Aim → Reproduce the material that follows, please, but only from its first line to the line containing "place_castor(body, end, side)", inclusive.

--- Begin Records supplied ---

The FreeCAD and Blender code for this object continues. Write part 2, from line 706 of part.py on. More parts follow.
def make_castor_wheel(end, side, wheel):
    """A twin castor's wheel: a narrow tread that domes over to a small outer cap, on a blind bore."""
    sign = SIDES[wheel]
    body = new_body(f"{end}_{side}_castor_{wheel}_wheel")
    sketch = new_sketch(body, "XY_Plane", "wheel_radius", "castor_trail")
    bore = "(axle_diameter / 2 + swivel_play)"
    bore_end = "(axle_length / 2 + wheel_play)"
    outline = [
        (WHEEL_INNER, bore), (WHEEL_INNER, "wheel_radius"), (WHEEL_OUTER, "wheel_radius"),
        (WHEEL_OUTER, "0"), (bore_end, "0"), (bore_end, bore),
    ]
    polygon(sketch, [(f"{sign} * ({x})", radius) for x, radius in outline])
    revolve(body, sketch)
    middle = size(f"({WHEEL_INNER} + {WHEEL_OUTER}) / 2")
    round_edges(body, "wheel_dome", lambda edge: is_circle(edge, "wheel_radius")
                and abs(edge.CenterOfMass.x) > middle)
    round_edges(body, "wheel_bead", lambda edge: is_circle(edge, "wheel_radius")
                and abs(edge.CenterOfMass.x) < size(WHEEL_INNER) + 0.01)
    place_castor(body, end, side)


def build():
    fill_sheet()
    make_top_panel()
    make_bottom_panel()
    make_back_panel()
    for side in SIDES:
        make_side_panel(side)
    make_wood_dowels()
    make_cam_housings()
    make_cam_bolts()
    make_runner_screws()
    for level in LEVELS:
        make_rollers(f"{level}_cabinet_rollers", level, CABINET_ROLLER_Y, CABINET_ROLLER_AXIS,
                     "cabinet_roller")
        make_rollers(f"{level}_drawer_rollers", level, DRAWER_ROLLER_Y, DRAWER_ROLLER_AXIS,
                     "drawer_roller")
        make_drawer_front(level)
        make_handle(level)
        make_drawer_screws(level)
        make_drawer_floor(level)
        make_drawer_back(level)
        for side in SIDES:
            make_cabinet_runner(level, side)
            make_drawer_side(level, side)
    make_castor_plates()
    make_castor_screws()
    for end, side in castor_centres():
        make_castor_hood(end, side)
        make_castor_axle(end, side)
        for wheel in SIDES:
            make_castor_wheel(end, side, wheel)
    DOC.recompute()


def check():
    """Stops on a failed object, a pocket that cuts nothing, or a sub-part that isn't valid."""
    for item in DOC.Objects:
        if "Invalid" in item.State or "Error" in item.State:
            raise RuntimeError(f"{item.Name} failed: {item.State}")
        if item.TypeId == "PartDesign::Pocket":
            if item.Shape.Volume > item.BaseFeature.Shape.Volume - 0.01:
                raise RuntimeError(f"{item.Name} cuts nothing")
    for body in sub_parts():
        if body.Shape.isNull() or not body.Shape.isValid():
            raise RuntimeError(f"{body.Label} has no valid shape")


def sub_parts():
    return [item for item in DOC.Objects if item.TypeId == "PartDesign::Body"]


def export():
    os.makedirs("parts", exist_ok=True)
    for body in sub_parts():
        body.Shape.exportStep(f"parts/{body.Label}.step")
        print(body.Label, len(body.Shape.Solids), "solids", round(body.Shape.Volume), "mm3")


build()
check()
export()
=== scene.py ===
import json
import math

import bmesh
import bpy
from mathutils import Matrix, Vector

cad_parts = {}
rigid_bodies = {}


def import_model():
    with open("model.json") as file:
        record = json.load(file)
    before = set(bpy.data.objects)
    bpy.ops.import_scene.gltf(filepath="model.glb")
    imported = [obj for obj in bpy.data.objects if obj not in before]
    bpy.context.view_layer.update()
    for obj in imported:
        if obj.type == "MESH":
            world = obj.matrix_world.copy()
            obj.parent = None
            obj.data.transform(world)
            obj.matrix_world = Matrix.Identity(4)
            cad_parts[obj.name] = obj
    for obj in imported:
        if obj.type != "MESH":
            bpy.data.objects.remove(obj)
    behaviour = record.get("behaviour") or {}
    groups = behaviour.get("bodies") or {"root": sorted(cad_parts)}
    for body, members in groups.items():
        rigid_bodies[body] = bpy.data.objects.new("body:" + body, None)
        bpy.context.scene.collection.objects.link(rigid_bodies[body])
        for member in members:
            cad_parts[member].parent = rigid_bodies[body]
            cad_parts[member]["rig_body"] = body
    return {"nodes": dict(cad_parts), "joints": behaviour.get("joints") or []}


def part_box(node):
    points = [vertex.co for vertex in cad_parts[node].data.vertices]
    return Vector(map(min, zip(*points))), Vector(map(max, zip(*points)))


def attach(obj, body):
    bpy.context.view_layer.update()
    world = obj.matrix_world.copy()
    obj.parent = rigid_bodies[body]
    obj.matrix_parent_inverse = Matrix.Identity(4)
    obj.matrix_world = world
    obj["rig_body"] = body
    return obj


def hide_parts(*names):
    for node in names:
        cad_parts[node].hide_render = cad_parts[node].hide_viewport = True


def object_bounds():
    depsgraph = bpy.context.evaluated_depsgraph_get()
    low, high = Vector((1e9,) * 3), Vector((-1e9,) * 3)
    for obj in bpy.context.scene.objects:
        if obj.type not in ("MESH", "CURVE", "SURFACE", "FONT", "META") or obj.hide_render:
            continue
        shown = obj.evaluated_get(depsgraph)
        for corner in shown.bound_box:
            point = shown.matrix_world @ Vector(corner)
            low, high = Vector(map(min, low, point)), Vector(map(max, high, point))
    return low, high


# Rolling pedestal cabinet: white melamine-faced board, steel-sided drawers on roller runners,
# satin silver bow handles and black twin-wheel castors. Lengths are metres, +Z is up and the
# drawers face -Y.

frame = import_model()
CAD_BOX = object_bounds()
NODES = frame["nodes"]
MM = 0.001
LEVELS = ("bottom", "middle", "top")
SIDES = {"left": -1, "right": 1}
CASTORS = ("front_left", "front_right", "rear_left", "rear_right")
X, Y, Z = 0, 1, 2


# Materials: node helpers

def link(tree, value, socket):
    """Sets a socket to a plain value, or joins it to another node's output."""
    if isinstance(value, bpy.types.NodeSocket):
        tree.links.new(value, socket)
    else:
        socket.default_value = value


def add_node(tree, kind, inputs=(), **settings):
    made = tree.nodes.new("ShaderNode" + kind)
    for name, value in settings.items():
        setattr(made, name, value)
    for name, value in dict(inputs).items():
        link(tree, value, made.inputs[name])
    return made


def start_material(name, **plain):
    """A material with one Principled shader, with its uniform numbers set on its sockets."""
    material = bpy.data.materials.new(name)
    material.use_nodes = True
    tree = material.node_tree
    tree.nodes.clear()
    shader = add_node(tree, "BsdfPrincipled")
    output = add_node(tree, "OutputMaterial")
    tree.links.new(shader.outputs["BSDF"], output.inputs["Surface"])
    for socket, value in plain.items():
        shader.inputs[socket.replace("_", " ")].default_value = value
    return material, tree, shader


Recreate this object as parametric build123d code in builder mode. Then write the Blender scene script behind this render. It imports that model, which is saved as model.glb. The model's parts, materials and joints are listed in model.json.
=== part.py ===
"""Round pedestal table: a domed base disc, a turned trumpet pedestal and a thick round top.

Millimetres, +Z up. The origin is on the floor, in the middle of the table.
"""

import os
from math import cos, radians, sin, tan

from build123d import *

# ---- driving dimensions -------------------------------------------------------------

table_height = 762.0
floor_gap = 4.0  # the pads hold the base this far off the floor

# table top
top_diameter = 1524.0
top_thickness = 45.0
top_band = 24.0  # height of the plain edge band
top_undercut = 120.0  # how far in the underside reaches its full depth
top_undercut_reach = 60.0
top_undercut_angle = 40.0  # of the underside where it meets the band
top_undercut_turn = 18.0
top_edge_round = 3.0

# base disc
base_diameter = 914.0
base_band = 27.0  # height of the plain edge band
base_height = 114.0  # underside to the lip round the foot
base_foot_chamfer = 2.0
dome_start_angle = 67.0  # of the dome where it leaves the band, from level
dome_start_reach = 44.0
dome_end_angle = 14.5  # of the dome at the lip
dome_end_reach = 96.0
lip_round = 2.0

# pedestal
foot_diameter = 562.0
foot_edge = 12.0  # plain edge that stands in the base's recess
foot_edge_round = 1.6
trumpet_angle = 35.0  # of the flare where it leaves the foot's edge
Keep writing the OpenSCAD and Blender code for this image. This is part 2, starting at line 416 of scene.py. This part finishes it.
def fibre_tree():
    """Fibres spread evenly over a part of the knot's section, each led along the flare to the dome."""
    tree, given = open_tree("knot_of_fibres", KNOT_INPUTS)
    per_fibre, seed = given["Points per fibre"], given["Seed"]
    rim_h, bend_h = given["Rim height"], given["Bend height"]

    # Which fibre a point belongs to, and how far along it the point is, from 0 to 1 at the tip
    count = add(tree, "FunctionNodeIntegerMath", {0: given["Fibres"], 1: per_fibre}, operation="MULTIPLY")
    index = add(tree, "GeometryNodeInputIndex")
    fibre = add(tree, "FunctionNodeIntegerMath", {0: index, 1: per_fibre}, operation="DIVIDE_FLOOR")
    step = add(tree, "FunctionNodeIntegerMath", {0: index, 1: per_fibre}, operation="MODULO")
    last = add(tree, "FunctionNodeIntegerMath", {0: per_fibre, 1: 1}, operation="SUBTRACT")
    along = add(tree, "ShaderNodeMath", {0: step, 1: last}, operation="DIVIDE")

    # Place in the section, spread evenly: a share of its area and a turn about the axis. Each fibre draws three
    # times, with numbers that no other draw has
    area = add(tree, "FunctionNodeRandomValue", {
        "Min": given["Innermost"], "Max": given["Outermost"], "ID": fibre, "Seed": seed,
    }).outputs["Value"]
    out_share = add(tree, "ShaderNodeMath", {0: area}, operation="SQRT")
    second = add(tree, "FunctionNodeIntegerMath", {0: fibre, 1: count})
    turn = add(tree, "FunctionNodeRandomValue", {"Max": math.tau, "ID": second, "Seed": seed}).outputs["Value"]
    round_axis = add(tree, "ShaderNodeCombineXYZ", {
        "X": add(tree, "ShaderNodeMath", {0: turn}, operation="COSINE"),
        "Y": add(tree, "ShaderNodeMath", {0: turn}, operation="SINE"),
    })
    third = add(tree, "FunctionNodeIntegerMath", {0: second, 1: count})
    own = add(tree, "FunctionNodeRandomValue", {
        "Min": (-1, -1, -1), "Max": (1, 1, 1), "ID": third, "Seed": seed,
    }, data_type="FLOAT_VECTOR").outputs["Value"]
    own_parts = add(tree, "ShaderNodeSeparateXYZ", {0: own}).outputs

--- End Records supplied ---

Written answer →
The FreeCAD and Blender code for this object continues. Write part 2, from line 706 of part.py on. More parts follow.
def make_castor_wheel(end, side, wheel):
    """A twin castor's wheel: a narrow tread that domes over to a small outer cap, on a blind bore."""
    sign = SIDES[wheel]
    body = new_body(f"{end}_{side}_castor_{wheel}_wheel")
    sketch = new_sketch(body, "XY_Plane", "wheel_radius", "castor_trail")
    bore = "(axle_diameter / 2 + swivel_play)"
    bore_end = "(axle_length / 2 + wheel_play)"
    outline = [
        (WHEEL_INNER, bore), (WHEEL_INNER, "wheel_radius"), (WHEEL_OUTER, "wheel_radius"),
        (WHEEL_OUTER, "0"), (bore_end, "0"), (bore_end, bore),
    ]
    polygon(sketch, [(f"{sign} * ({x})", radius) for x, radius in outline])
    revolve(body, sketch)
    middle = size(f"({WHEEL_INNER} + {WHEEL_OUTER}) / 2")
    round_edges(body, "wheel_dome", lambda edge: is_circle(edge, "wheel_radius")
                and abs(edge.CenterOfMass.x) > middle)
    round_edges(body, "wheel_bead", lambda edge: is_circle(edge, "wheel_radius")
                and abs(edge.CenterOfMass.x) < size(WHEEL_INNER) + 0.01)
    place_castor(body, end, side)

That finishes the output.